_WHAT YOU SHOULD DO_:
Print exactly the part opening with the line containing "Write part 2 of" and closing with the line containing "return node", with both of those lines included.
** START OF INFORMATION PROVIDED **
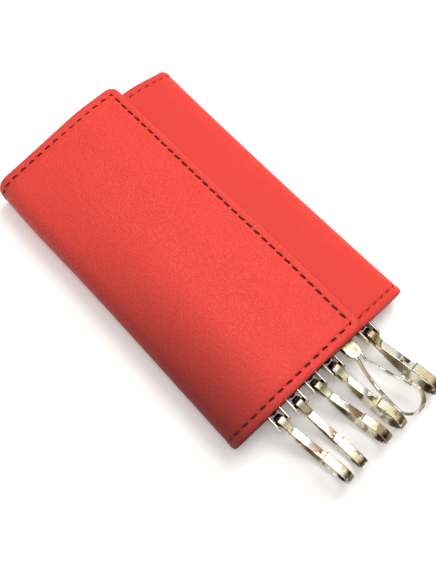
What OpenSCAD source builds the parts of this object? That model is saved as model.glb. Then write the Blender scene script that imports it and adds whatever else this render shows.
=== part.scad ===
// Folded leather key case with a row of six swivelling key hooks at one short end.
// Origin: centre of the back panel's flat underside. +X points to the hooks,
// -Y to the outer flap's fold, +Y to the inner flap's fold, +Z up through the closed case.

/* [Case] */
// Length of the leather, from short end to short end
case_len = 104; // [80:1:130]
// Width of the closed case, from fold to fold
case_width = 66; // [62:0.5:76]
// Height of the key space between the back panel and the inner flap
key_space = 6.5; // [6.2:0.1:9]
// Width that the outer flap covers, from its fold
outer_cover = 46; // [45:0.5:50]
// Distance that the inner flap reaches in under the outer flap
flap_overlap = 12; // [12:0.5:13]
// Radius of the outer flap's fold
outer_fold_r = 5.5; // [5.2:0.1:6.5]
// Radius of the inner flap's fold
inner_fold_r = 4.4; // [4.2:0.1:5]
// Distance from the inner fold's outermost line to the crease where the inner flap starts to slope down
inner_crease = 15.5; // [15:0.1:16]
// Rounding of the outer flap's free corners
outer_corner_r = 3; // [1.5:0.5:8]
// Rounding of the inner flap's free corners
inner_corner_r = 2; // [1:0.5:6]

/* [Sheets] */
// Thickness of the outer leather
leather_t = 1.2; // [0.8:0.1:1.6]
// Thickness of the stiffening board between leather and lining
board_t = 0.6; // [0.4:0.1:0.9]
// Thickness of the lining
lining_t = 0.6; // [0.4:0.1:0.9]
// Width of the leather turned in along a free edge
turn_w = 4.5; // [3.5:0.5:4.5]
// Distance that the lining stays back from a free edge
lining_inset = 1.2; // [0.6:0.1:2.5]
// Gap where the leather of a panel meets that of a fold
fold_gap = 0.12; // [0.06:0.02:0.3]

/* [Press stud] */
// Height between the inner flap and the outer flap, which holds the press stud
stud_space = 1.8; // [1.6:0.1:3]
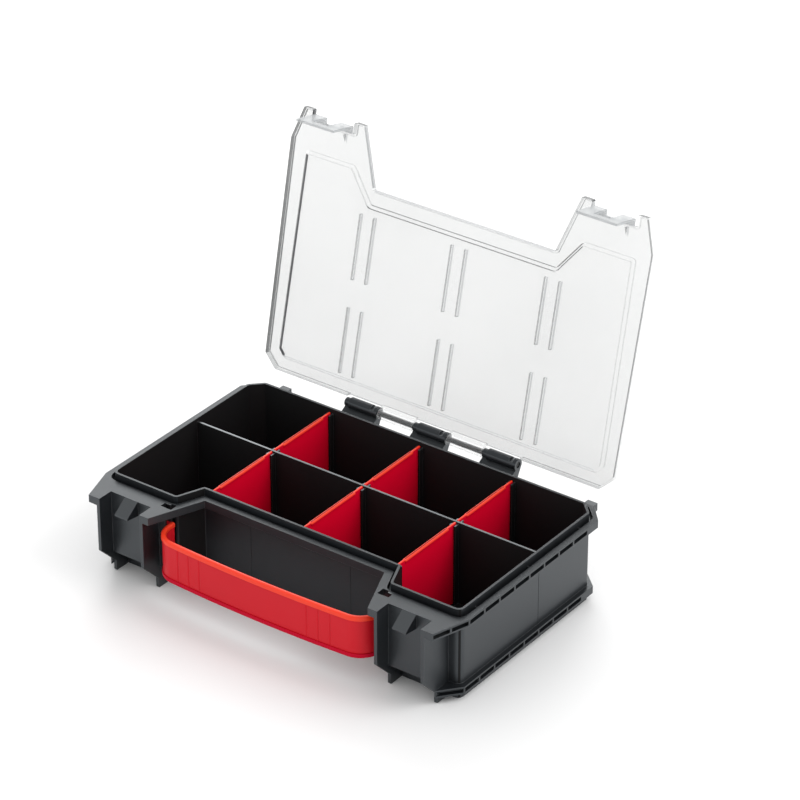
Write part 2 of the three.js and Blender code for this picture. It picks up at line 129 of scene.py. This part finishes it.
paint_tree.links.new(pale.outputs["Result"], paint_shader.inputs["Base Color"])
floor_mesh.materials.append(floor_paint)


# ---- Tray ---------------------------------------------------------------------------
# One black polypropylene moulding: tub, rim, flange, lobes, catches and knuckles. Its tops
# carry a fine spark-eroded grain, its outer walls are glossier, and its edges carry a paler
# painted highlight.

MM = 0.001
ROUGH_DRIFT = 0.05


def add_node(tree, kind, **sockets):
    """A new node with its named sockets set; an underscore in a name stands for a space."""
    node = tree.nodes.new(kind)
    for name, value in sockets.items():
        node.inputs[name.replace("_", " ")].default_value = value
    return node


def moulded_plastic(name, colours, roughness, grain, grain_depth, gloss, sheen_tint=(1, 1, 1),
                    rough_drift=ROUGH_DRIFT):
    """Plastic whose colour and roughness drift by slow noise, between the two colours and by the drift
    each way from the roughness, with a fine moulded grain as bump, its depth in metres."""
    colour, colour_shift = colours
    material = bpy.data.materials.new(name)
    material.use_nodes = True
    tree = material.node_tree
    shader = tree.nodes["Principled BSDF"]
    shader.inputs["Specular IOR Level"].default_value = gloss
    shader.inputs["Specular Tint"].default_value = (*sheen_tint, 1)
    place = tree.nodes.new("ShaderNodeTexCoord")

    drift = add_node(tree, "ShaderNodeTexNoise", Scale=18.0, Detail=4.0, Roughness=0.6)
    tree.links.new(place.outputs["Object"], drift.inputs["Vector"])
    tone = tree.nodes.new("ShaderNodeMix")
    tone.data_type = "RGBA"
    tone.inputs["A"].default_value = (*colour, 1)
    tone.inputs["B"].default_value = (*colour_shift, 1)
    tree.links.new(drift.outputs["Fac"], tone.inputs["Factor"])
    tree.links.new(tone.outputs["Result"], shader.inputs["Base Color"])

    fine = add_node(tree, "ShaderNodeTexNoise", Scale=grain, Detail=2.0, Roughness=0.55)
    tree.links.new(place.outputs["Object"], fine.inputs["Vector"])
    sheen = add_node(
        tree, "ShaderNodeMapRange", To_Min=roughness - rough_drift, To_Max=roughness + rough_drift)
    tree.links.new(drift.outputs["Fac"], sheen.inputs["Value"])
    tree.links.new(sheen.outputs["Result"], shader.inputs["Roughness"])

    bump = add_node(tree, "ShaderNodeBump", Strength=0.35, Distance=grain_depth)
    tree.links.new(fine.outputs["Fac"], bump.inputs["Height"])
    tree.links.new(bump.outputs["Normal"], shader.inputs["Normal"])
    return material


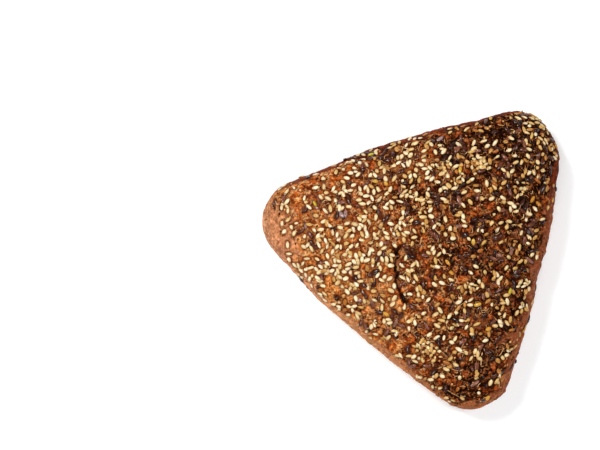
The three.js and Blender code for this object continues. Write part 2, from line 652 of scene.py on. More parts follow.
** END OF INFORMATION PROVIDED **
_TASK OUTPUT_:
Write part 2 of the three.js and Blender code for this picture. It picks up at line 129 of scene.py. This part finishes it.
paint_tree.links.new(pale.outputs["Result"], paint_shader.inputs["Base Color"])
floor_mesh.materials.append(floor_paint)


# ---- Tray ---------------------------------------------------------------------------
# One black polypropylene moulding: tub, rim, flange, lobes, catches and knuckles. Its tops
# carry a fine spark-eroded grain, its outer walls are glossier, and its edges carry a paler
# painted highlight.

MM = 0.001
ROUGH_DRIFT = 0.05


def add_node(tree, kind, **sockets):
    """A new node with its named sockets set; an underscore in a name stands for a space."""
    node = tree.nodes.new(kind)
    for name, value in sockets.items():
        node.inputs[name.replace("_", " ")].default_value = value
    return node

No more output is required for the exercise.